Sometimes we've added node types because we know in V-next+1 we'll try to achieve full coverage of IL semantics (not just CLS semantics). We aren't adding everything now of course due to resources and time. However, we will add some node types now that we might otherwise avoid in .NET 4.0 because we know we'll need them eventually. For example, we're adding the UnboxExpression in .NET 4.0 to model the IL of passing an IntPtr to a boxed value type's value. IronPython could have worked around this in .NET 4.0, but adding this now will make their programming model for .NET interop cleaner sooner.

1.3.4 Non-goal: Design Time Language Models

ETs have a mission that is distinct from Design Time Language Models (for example, VS Code Model). See above for several reasons or ways in which these two kinds of models are the same model.

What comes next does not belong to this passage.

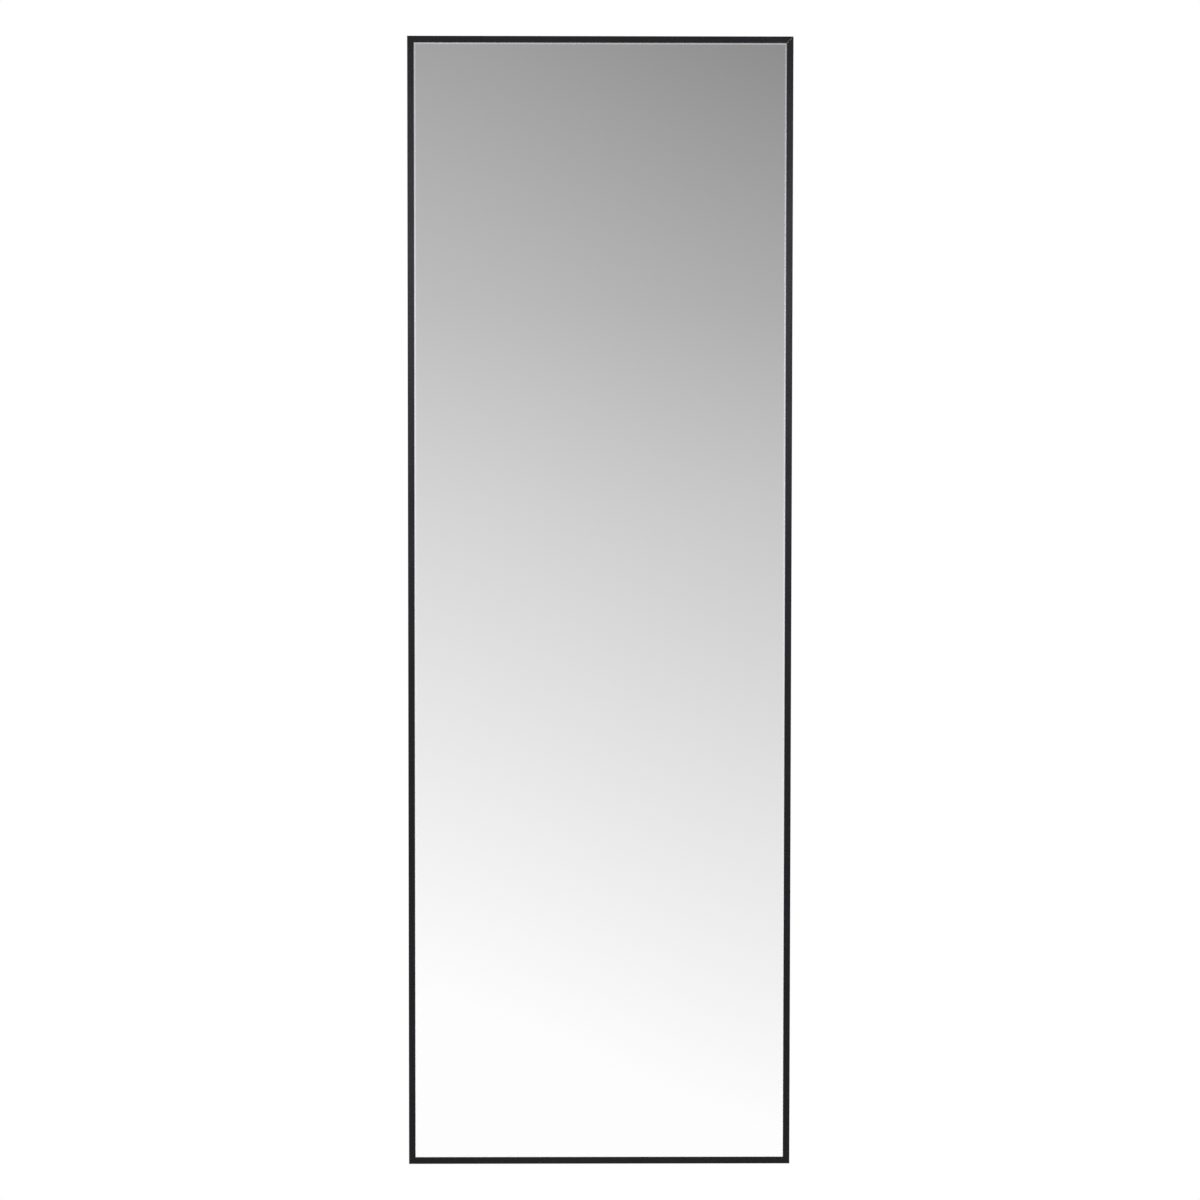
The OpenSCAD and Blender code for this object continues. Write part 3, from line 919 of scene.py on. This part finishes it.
def model_spring(size, sizes):
    """A bowed strip with rounded corners, along Z, with the middle of its box at the origin."""
    strip = sizes.spring_strip
    half_l = size.z / 2
    rise = size.y - strip
    inner_r = (half_l ** 2 + rise ** 2) / (2 * rise)
    outer_r = inner_r + strip
    turn = math.asin(half_l / outer_r)
    centre_y = size.y / 2 - outer_r
    middle_r = inner_r + strip / 2
    start = (0.0, centre_y + middle_r * math.cos(turn), -middle_r * math.sin(turn))
    bpy.ops.mesh.primitive_plane_add(size=1, location=start, rotation=(-turn, 0.0, 0.0))
    spring = new_piece("spring_model", (size.x, strip, 1.0))
    edit_whole()
    sweep(SPRING_STEPS, 2 * turn, (0.0, centre_y, 0.0), ALONG_X)
    end_edit()
    face_outwards(spring)
    tip_z = half_l - MM

    def is_tip_corner(a, b):
        return min(abs(a.z), abs(b.z)) > tip_z and abs(a.x - b.x) < MERGE

    bevel_edges(spring, is_tip_corner, offset=sizes.spring_corner, segments=6)
    round_edges(spring, sizes.spring_edge, over=40)
    return spring


class WALLMIRROR_OT_springs(Operator):
    """Make the bowed springs that press the board and the glass against the front lips"""

    bl_idname = "wall_mirror.springs"
    bl_label = "Retaining Springs"

    def execute(self, context):
        sizes = context.scene.wall_mirror_sizes
        quarter_turn = Matrix.Rotation(math.pi / 2, 4, "Y")
        first_low, first_high = solids_of("left_springs")[0]
        spring = model_spring(first_high - first_low, sizes)
        for edge, along in {"left": "Z", "right": "Z", "top": "X", "bottom": "X"}.items():
            node = edge + "_springs"
            places = []
            for low, high in solids_of(node):
                place = Matrix.Translation((low + high) / 2)
                places.append(place @ quarter_turn if along == "X" else place)
            piece = copies(spring, edge + "_spring_set", places)
            settle(piece, "spring_steel", node, finish(spring_steel, along))
        bpy.data.objects.remove(spring)
        return {"FINISHED"}


class WALLMIRROR_OT_corner_plates(Operator):
    """Make the corner keys and the shims under them"""

    bl_idname = "wall_mirror.corner_plates"
    bl_label = "Corner Keys and Shims"

    def execute(self, context):
        sizes = context.scene.wall_mirror_sizes
        for corner in CORNERS:
            finished_copy(corner + "_key", corner + "_key_casting", sizes.casting_round,
                          "zinc_steel", zinc_plate)
            finished_copy(corner + "_shim", corner + "_shim_plate", sizes.sheet_edge,
                          "zinc_steel", zinc_plate)
        return {"FINISHED"}


def threaded_rod(name, length, radius, sizes):
    """A rod with a screw thread, along Z from the origin, its ends run out to the core."""
    rings_a_turn = 6
    crest_share = 1.25
    pitch = sizes.thread_pitch
    bpy.ops.mesh.primitive_cylinder_add(vertices=24, radius=radius, depth=length,
                                        location=(0.0, 0.0, length / 2))
    rod = new_piece(name)
    pick_edges(rod, lambda a, b: abs(a.z - b.z) > length / 2)
    bpy.ops.mesh.subdivide(number_cuts=int(length / pitch * rings_a_turn))
    end_edit()
    for vertex in rod.data.vertices:
        point = vertex.co
        run_out = min(1.0, point.z / (pitch / 2), (length - point.z) / (pitch / 2))
        phase = (point.z / pitch - math.atan2(point.y, point.x) / (2 * math.pi)) % 1.0
        crest = min(1.0, crest_share * (1 - abs(2 * phase - 1)))
        depth = sizes.thread_depth * (1 - crest * run_out)
        point.x *= 1 - depth / radius
        point.y *= 1 - depth / radius
    return rod


class WALLMIRROR_OT_set_screws(Operator):
    """Make the slotted set screws that lock the corners"""

    bl_idname = "wall_mirror.set_screws"
    bl_label = "Corner Set Screws"

    def execute(self, context):
        sizes = context.scene.wall_mirror_sizes
        low, high = solids_of("top_left_set_screws")[0]
        size = high - low
        screw = threaded_rod("set_screw_model", size.y, size.x / 2, sizes)
        slot_reach = Vector((size.x, sizes.slot_width / 2, sizes.slot_depth))
        screw_top = Vector((0.0, 0.0, size.y))
        cut_away(screw, block("slot_cutter", screw_top - slot_reach, screw_top + slot_reach))
        screw.data.transform(Matrix.Translation((0.0, -size.y / 2, 0.0)) @ TO_WALL)
        shade_smooth(screw)
        # How far round each screw was left when it was tight
        turns = (0.35, 1.2, -0.6, 0.9)
        for number, corner in enumerate(CORNERS):
            node = corner + "_set_screws"
            places = []
            for index, (low, high) in enumerate(solids_of(node)):
                turn = Matrix.Rotation(turns[(index + number) % len(turns)], 4, "Y")
                places.append(Matrix.Translation((low + high) / 2) @ turn)
            piece = copies(screw, corner + "_screw_set", places)
            settle(piece, "zinc_steel", node, finish(zinc_plate))
        bpy.data.objects.remove(screw)
        return {"FINISHED"}


class WALLMIRROR_OT_slide_nuts(Operator):
    """Make the slide nuts in the rear slots"""

    bl_idname = "wall_mirror.slide_nuts"
    bl_label = "Slide Nuts"

    def execute(self, context):
        sizes = context.scene.wall_mirror_sizes
        for side in SIDES:
            finished_copy(side + "_slide_nut", side + "_nut_block", sizes.casting_round,
                          "zinc_steel", zinc_plate)
        return {"FINISHED"}


def model_strap(low, high, pivot, sizes):
    """A strip folded round the ring's wire, its two leaves flat together and rounded at the end."""
    strip = sizes.strap_strip
    width = high.x - low.x
    middle_x = (low.x + high.x) / 2
    loop_r = pivot.y - low.y - strip / 2
    leaf_y = low.y + strip + sizes.leaf_gap + strip / 2
    back_r = pivot.y - leaf_y
    bpy.ops.mesh.primitive_plane_add(size=1, location=(middle_x, low.y + strip / 2, low.z))
    strap = new_piece("strap_model", (width, strip, 1.0))
    edit_whole()
    extrude(z=pivot.z - low.z)
    sweep(LOOP_STEPS, -1.5 * math.pi, pivot, ALONG_X)
    back_z = pivot.z - loop_r - back_r
    sweep(BEND_STEPS, 0.5 * math.pi, (middle_x, pivot.y, back_z), ALONG_X)
    extrude(z=low.z - back_z)
    end_edit()
    face_outwards(strap)

    def is_leaf_corner(a, b):
        return max(a.z, b.z) < low.z + MERGE and abs(a.x - b.x) < MERGE

    flat_end = 0.05 * MM
    bevel_edges(strap, is_leaf_corner, offset=width / 2 - flat_end, segments=12)
    return strap


def model_hanger_screw(low, high, sizes):
    """A pan-head screw with a cross recess, its shank in the nut."""
    domed_share, dome_fullness = 0.62, 0.62
    arm_length, arm_width, arm_depth = 4.4 * MM, 0.9 * MM, 1.3 * MM
    arm_taper = (0.4, 0.4, 1.0)
    middle = (low + high) / 2
    length = high.y - low.y
    head_h = sizes.head_height
    screw = threaded_rod("hanger_screw_model", length - head_h, sizes.shank_width / 2, sizes)
    bpy.ops.mesh.primitive_cylinder_add(vertices=64, radius=(high.x - low.x) / 2, depth=head_h,
                                        location=(0.0, 0.0, length - head_h / 2))
    head = new_piece("head_model")
    top = length - MERGE
    bevel_edges(head, lambda a, b: min(a.z, b.z) > top,
                offset=head_h * domed_share, segments=8, profile=dome_fullness)
    head_top = (0.0, 0.0, length)
    for turn in (0.0, math.pi / 2):
        bpy.ops.mesh.primitive_cube_add(size=1, location=head_top, rotation=(0.0, 0.0, turn))
        arm = new_piece("recess_arm", (arm_length, arm_width, 2 * arm_depth))
        pick_faces(arm, lambda face: face.normal.z < -FACING)
        bpy.ops.transform.resize(value=arm_taper, center_override=head_top)
        end_edit()
        cut_away(head, arm)
    only(screw)
    head.select_set(True)
    bpy.ops.object.join()
    screw.data.transform(Matrix.Translation((middle.x, low.y, middle.z)) @ TO_WALL)
    shade_smooth(screw)
    return screw


def joint_place(name):
    """The point that a joint turns about."""
    return next(Vector(joint["pos_m"]) for joint in frame["joints"] if joint["name"] == name)


class WALLMIRROR_OT_hangers(Operator):
    """Make the folded straps and the screws that hold them on the slide nuts"""

    bl_idname = "wall_mirror.hangers"
    bl_label = "Straps and Screws"

    def execute(self, context):
        sizes = context.scene.wall_mirror_sizes
        cutter_length = 20 * MM
        for side in SIDES:
            pivot = joint_place(side + "_ring_swing")
            low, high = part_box(side + "_hanger_strap")
            strap = model_strap(low, high, pivot, sizes)
            screw_low, screw_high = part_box(side + "_hanger_screw")
            bpy.ops.mesh.primitive_cylinder_add(
                vertices=48, radius=sizes.strap_hole / 2, depth=cutter_length,
                location=(screw_low + screw_high) / 2, rotation=(math.pi / 2, 0.0, 0.0))
            cut_away(strap, new_piece("hole_cutter"))
            round_edges(strap, sizes.strap_edge, over=40)
            strap.name = side + "_folded_strap"
            settle(strap, "nickel_steel", side + "_hanger_strap", finish(nickel_plate))
            screw = model_hanger_screw(screw_low, screw_high, sizes)
            screw.name = side + "_pan_head_screw"
            settle(screw, "zinc_steel", side + "_hanger_screw", finish(zinc_plate))
        return {"FINISHED"}


def model_ring(low, high, pivot, sizes):
    """A D-shaped wire ring: a straight bar, two bends, two legs and a round bow."""
    wire_r = sizes.ring_wire / 2
    bend_r = sizes.ring_bend
    half_w = (high.x - low.x) / 2 - wire_r
    bar_half = half_w - bend_r
    bow_z = low.z + wire_r + half_w
    butt_gap = 0.05 * MM
    bpy.ops.mesh.primitive_circle_add(vertices=24, radius=wire_r, fill_type="NGON",
                                      location=pivot + Vector((butt_gap, 0.0, 0.0)),
                                      rotation=(0.0, math.pi / 2, 0.0))
    ring = new_piece("ring_model")
    edit_whole()
    extrude(x=bar_half - butt_gap)
    bend_z = pivot.z - bend_r
    sweep(BEND_STEPS, math.pi / 2, (pivot.x + bar_half, pivot.y, bend_z), ALONG_Y)
    extrude(z=bow_z - bend_z)
    sweep(LOOP_STEPS, math.pi, (pivot.x, pivot.y, bow_z), ALONG_Y)
    extrude(z=bend_z - bow_z)
    sweep(BEND_STEPS, math.pi / 2, (pivot.x - bar_half, pivot.y, bend_z), ALONG_Y)
    extrude(x=bar_half - butt_gap)
    end_edit()
    face_outwards(ring)
    shade_smooth(ring)
    return ring


class WALLMIRROR_OT_hanging_rings(Operator):
    """Make the two hanging rings"""

    bl_idname = "wall_mirror.hanging_rings"
    bl_label = "Hanging Rings"

    def execute(self, context):
        sizes = context.scene.wall_mirror_sizes
        for side in SIDES:
            low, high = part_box(side + "_hanging_ring")
            ring = model_ring(low, high, joint_place(side + "_ring_swing"), sizes)
            ring.name = side + "_wire_ring"
            settle(ring, "nickel_steel", side + "_hanging_ring", finish(nickel_plate),
                   body=side + "_ring")
        return {"FINISHED"}


def model_bumper(size, sizes):
    """A moulded foot with a sloping flank, a shoulder and a dish, from the origin along Z."""
    foot_r, neck_r, face_r = size.x / 2, 7.2 * MM, 6.4 * MM
    foot_h, shoulder_h = 1.5 * MM, 0.8 * MM
    # From the rim of the face inwards: how far in and how far up, in millimetres
    dish_steps = ((1.5, 0.0), (0.6, -0.7), (2.0, 0.0), (0.5, 0.4))
    bpy.ops.mesh.primitive_circle_add(vertices=64, radius=foot_r, fill_type="NGON")
    bumper = new_piece("bumper_model")
    edit_whole()
    extrude(z=foot_h)
    extrude(z=size.y - shoulder_h - foot_h)
    bpy.ops.transform.resize(value=(neck_r / foot_r, neck_r / foot_r, 1.0))
    extrude(z=shoulder_h)
    bpy.ops.transform.resize(value=(face_r / neck_r, face_r / neck_r, 1.0))
    for inwards, up in dish_steps:
        bpy.ops.mesh.inset(thickness=inwards * MM, depth=up * MM)
    end_edit()
    face_outwards(bumper)
    round_edges(bumper, sizes.bumper_edge, over=15)
    return bumper


class WALLMIRROR_OT_bumpers(Operator):
    """Make the four rubber bumpers that meet the wall"""

    bl_idname = "wall_mirror.bumpers"
    bl_label = "Wall Bumpers"

    def execute(self, context):
        low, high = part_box("top_left_bumper")
        bumper = model_bumper(high - low, context.scene.wall_mirror_sizes)
        for corner in CORNERS:
            node = corner + "_bumper"
            low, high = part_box(node)
            place = Matrix.Translation(((low.x + high.x) / 2, low.y, (low.z + high.z) / 2))
            piece = copies(bumper, corner + "_rubber_foot", [place @ TO_WALL])
            settle(piece, "black_rubber", node, finish(black_rubber))
        bpy.data.objects.remove(bumper)
        return {"FINISHED"}


# Panel and registration

OPERATORS = (
    WALLMIRROR_OT_stage, WALLMIRROR_OT_frame_lengths, WALLMIRROR_OT_mirror_pane,
    WALLMIRROR_OT_backing, WALLMIRROR_OT_springs, WALLMIRROR_OT_corner_plates,
    WALLMIRROR_OT_set_screws, WALLMIRROR_OT_slide_nuts, WALLMIRROR_OT_hangers,
    WALLMIRROR_OT_hanging_rings, WALLMIRROR_OT_bumpers,
)
SETTINGS = {
    "wall_mirror_sizes": WallMirrorSizes,
    "wall_mirror_colours": WallMirrorColours,
    "wall_mirror_studio": WallMirrorStudio,
}


class WALLMIRROR_PT_sidebar(Panel):
    """Lists the steps that make the mirror, with their settings"""

    bl_label = "Wall Mirror"
    bl_idname = "WALLMIRROR_PT_sidebar"
    bl_space_type = "VIEW_3D"
    bl_region_type = "UI"
    bl_category = "Wall Mirror"

    def draw(self, context):
        for operator in OPERATORS:
            self.layout.operator(operator.bl_idname)
        for name, group in SETTINGS.items():
            box = self.layout.box()
            for setting in group.__annotations__:
                box.prop(getattr(context.scene, name), setting)


CLASSES = (*SETTINGS.values(), *OPERATORS, WALLMIRROR_PT_sidebar)


def register():
    """Registers the classes and hangs the settings on the scene."""
    for cls in CLASSES:
        bpy.utils.register_class(cls)
    for name, group in SETTINGS.items():
        setattr(bpy.types.Scene, name, PointerProperty(type=group))


def unregister():
    """Takes the settings and the classes away again."""
    for name in SETTINGS:
        delattr(bpy.types.Scene, name)
    for cls in reversed(CLASSES):
        bpy.utils.unregister_class(cls)


def main():
    """Makes the stage and every piece."""
    register()
    bpy.ops.wall_mirror.stage()
    bpy.ops.wall_mirror.frame_lengths()
    bpy.ops.wall_mirror.mirror_pane()
    bpy.ops.wall_mirror.backing()
    bpy.ops.wall_mirror.springs()
    bpy.ops.wall_mirror.corner_plates()
    bpy.ops.wall_mirror.set_screws()
    bpy.ops.wall_mirror.slide_nuts()
    bpy.ops.wall_mirror.hangers()
    bpy.ops.wall_mirror.hanging_rings()
    bpy.ops.wall_mirror.bumpers()


if __name__ == "__main__":
    main()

We can provide a smooth transition from DTLMs to ETs as well as some interoperability. Using the reducible node mechanism in ETs v2, the DTLM types could all derive from Expression. They could have all the special properties and hook they need into the design time environment of a tool (project models, text models in editors, etc.). However, when a DTLM tree was complete, or error free, those node types could reduce to common ET v2 nodes representing a correct program's semantics. The reduced tree could have a very similar shape to the DTLM tree.